The Israeli military began carrying out strikes in Lebanon's east on Monday, saying it was striking Hezbollah infrastructure in Lebanon's eastern Beqaa Valley as well as areas in southern Lebanon. Security sources said strikes hit near the town of Nabi Chit, near Lebanon's eastern border with Syria. Israel also continued to strike Lebanon, including airstrikes in the Al-Shaara area in the eastern Beqaa Valley and in the village of Toulin in southern Lebanon, and Lebanon's National News Agency reported an additional Israeli strike in the Tyre region.
What the Command Structure Calls Order
In a separate update, the Israeli military said an Israeli soldier and three reservists entered southern Lebanon's Bint Jbeil for non-operational purposes, and that the commander of the Givati Brigade facilitated their entry without authorization from the appropriate command levels. The incident is under investigation. That is the language of hierarchy policing itself: unauthorized movement, command levels, and an internal review after the fact. The structure remains intact while the paperwork catches up.
Meanwhile, a senior Hezbollah military official said in an interview with Al Jazeera that the group intends to "use 1980s-era tactics" and deploy squads of "suicide fighters" to prevent, as he described it, Israel's entrenchment in the area. He said, "large groups of suicide fighters are deployed in the occupied area according to pre-prepared plans," and that their mission is to "confront officers and soldiers of the enemy in the occupied Lebanese villages." Those words describe a conflict already shaped by occupation, military entrenchment, and the logic of armed blocs speaking over the people living in the middle.
The Money Trail and the Pressure Below
The coercion is not only military. In a separate report, Israel is withholding 590 million shekels, about $198 million, in taxes and customs duties it collected on behalf of the Palestinian Authority, Israeli Finance Minister Bezalel Smotrich said Monday. According to a ministry statement, 590 million shekels, about $198 million, of the 740 million shekels, about $248 million, in funds to be transferred from Israel to the PA this month were diverted under Smotrich's direction to cover what Israel described as the authority's debts to the electric company, water and environmental corporations. Israel also said some of the funds were earmarked by the PA for "terror groups."
Israel has withheld funds from the PA intermittently since 2019, but has tightened its restrictions since Smotrich began his tenure as finance minister, and more so since October 7, 2023. Smotrich said, "We will not transfer funds that ultimately reach terrorists who harm Israeli citizens. Our policy is clear: every shekel intended to encourage terrorism or hostile activity will be deducted and stopped." The statement lays out the logic of financial punishment dressed up as policy, with the Palestinian Authority left to absorb the consequences.

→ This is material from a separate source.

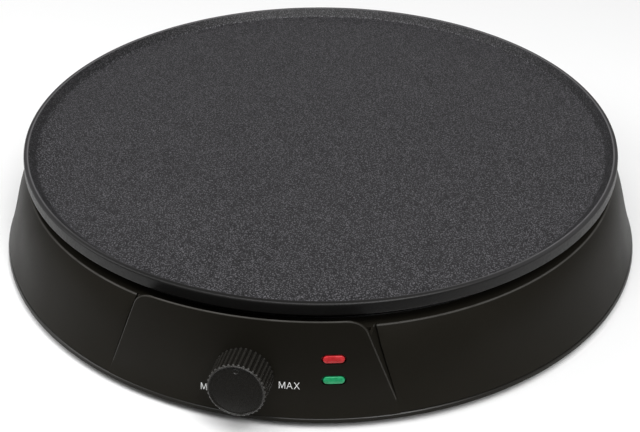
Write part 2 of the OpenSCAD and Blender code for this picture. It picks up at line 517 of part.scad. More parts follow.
module wire_lamps() color([0.85, 0.85, 0.83]) { wire(lampA, 0.7); wire(lampB, 0.7); wire(lampC, 0.7); wire(lampD, 0.7); }

baking_plate();
heating_element();
element_seals();
element_pins();
element_clips();
element_clip_screws();
heat_shield();
heat_washers();
plate_screws();
housing_shell();
base_plate();
base_screws();
rubber_feet();
cord_gland();
temperature_knob();
thermostat_shaft();
shaft_clip();
thermostat_bush();
thermostat_bracket();
thermostat_screws();
stack_insulators();
stack_rivet();
arm_terminal();
contact_arm();
adjuster_pin();
upper_contact_blade();
bimetal_blade();
bimetal_pin();
thermal_fuse();
fuse_clip();
red_lens();
green_lens();
red_lamp();
green_lamp();
lamp_holder();
lamp_resistors();
terminal_block();
terminal_screws();
earth_screw();
earth_tab();
push_on_connectors();
wire_live();
wire_neutral();
wire_heater();
wire_earth();
wire_lamps();
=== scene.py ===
import json
import math
import bpy
import bmesh
import numpy as np
from mathutils import Matrix, Vector


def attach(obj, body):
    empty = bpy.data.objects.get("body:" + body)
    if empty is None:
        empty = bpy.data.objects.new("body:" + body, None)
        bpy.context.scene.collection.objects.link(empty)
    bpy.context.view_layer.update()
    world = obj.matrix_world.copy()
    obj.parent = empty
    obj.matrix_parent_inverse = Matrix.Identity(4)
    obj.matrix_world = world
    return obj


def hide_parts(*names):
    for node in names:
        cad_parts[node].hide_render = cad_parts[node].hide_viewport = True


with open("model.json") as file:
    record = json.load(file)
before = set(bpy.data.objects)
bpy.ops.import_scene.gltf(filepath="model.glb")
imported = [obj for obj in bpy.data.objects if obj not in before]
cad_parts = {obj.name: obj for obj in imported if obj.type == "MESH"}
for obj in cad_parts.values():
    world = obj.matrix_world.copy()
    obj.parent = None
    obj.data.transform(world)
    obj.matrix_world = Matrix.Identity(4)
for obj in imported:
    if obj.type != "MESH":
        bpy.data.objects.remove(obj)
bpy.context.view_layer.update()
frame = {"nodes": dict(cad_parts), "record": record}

MM = 0.001
scene = bpy.context.scene

# ------------------------------------------------------------------ camera
cam_data = bpy.data.cameras.new("camera")
cam_data.sensor_width = 36.0
cam_data.lens = 65.50
cam_data.clip_start = 0.01
cam_data.clip_end = 100.0
cam = bpy.data.objects.new("camera", cam_data)
scene.collection.objects.link(cam)
AZ, PITCH, YAW, ROLL = 11.5, 33.668, 0.044, 0.045
cam.matrix_world = (
    Matrix.Translation((0.1089, -0.5350, 0.3630))
    @ Matrix.Rotation(math.radians(AZ + YAW), 4, "Z")
    @ Matrix.Rotation(math.radians(90 - PITCH), 4, "X")
    @ Matrix.Rotation(math.radians(ROLL), 4, "Z"))
scene.camera = cam
scene.view_settings.view_transform = "Standard"
scene.view_settings.look = "None"

# ------------------------------------------------------------------ sizes, in mm, as the CAD part has them
F = 3.5
BASE_R, TOP_R, SHELL_H, WALL = 170.9, 155.5, 41.4, 2.5
SLOPE = (BASE_R - TOP_R) / SHELL_H
CONE_K = math.sqrt(1 + SLOPE * SLOPE)
SHELL_Z0, SHELL_Z1 = F + 2.4, F + SHELL_H
LEDGE_Z0, LEDGE_R = SHELL_Z1 - WALL, 138.0
SURF_Z = F + 50.3
CREST_Z = SURF_Z + 4.3
RIM_LOW = F + 49.1
UNDER_Z = SURF_Z - 4.0
ELEM_Z = UNDER_Z - 5.2
COOK_R = 149.5
TILT = math.radians(7.3)
PANEL_TOP = F + 50.3
KNOB_Z = 22.4
KNOB_R, KNOB_D = 13.4, 13.9
LENS_L, LENS_W, LENS_AZ, LENS_MID, LENS_OFF = 9.4, 3.6, 13.5, F + 26.5, 5.34
GLAND_Y, GLAND_Z = 162.5, 17.0
LIP = 0.8


def cone_r(z):
    """The skirt's outer radius: a cone, a little convex below its top edge."""
    t = (z - F) / SHELL_H
    full = 9.48 * 1.4 * t ** 3 * (1 - t) if 0 < t < 1 else 0.0
    return BASE_R - SLOPE * (z - F) + full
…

In February, Palestinian Finance and Planning Minister Estephan Salameh warned the PA would face extreme fiscal difficulties throughout 2026 and was confronting the most severe economic crisis since its establishment. According to Salameh, the authority's dire financial situation is a result of the Israeli authorities' continued refusal to transfer tax revenues and customs duties collected on their behalf. That is the cost of the arrangement for people below: withheld revenue, deepening crisis, and another layer of control enforced through the apparatus of collection and denial.
Separately, Lebanon's president said, "what we are doing is not betrayal, but the real betrayal is by those who lead their country to war for external interests." He said his goal is to end the state of war with Israel, similar to a cease-fire agreement, while emphasizing that any deal should include an Israeli commitment not to carry out military strikes against targets in Lebanon. The statement sits beside the ongoing strikes, the drone attack, and the border incursions, all of it unfolding under the familiar promise that the next agreement will finally restrain the machinery already in motion.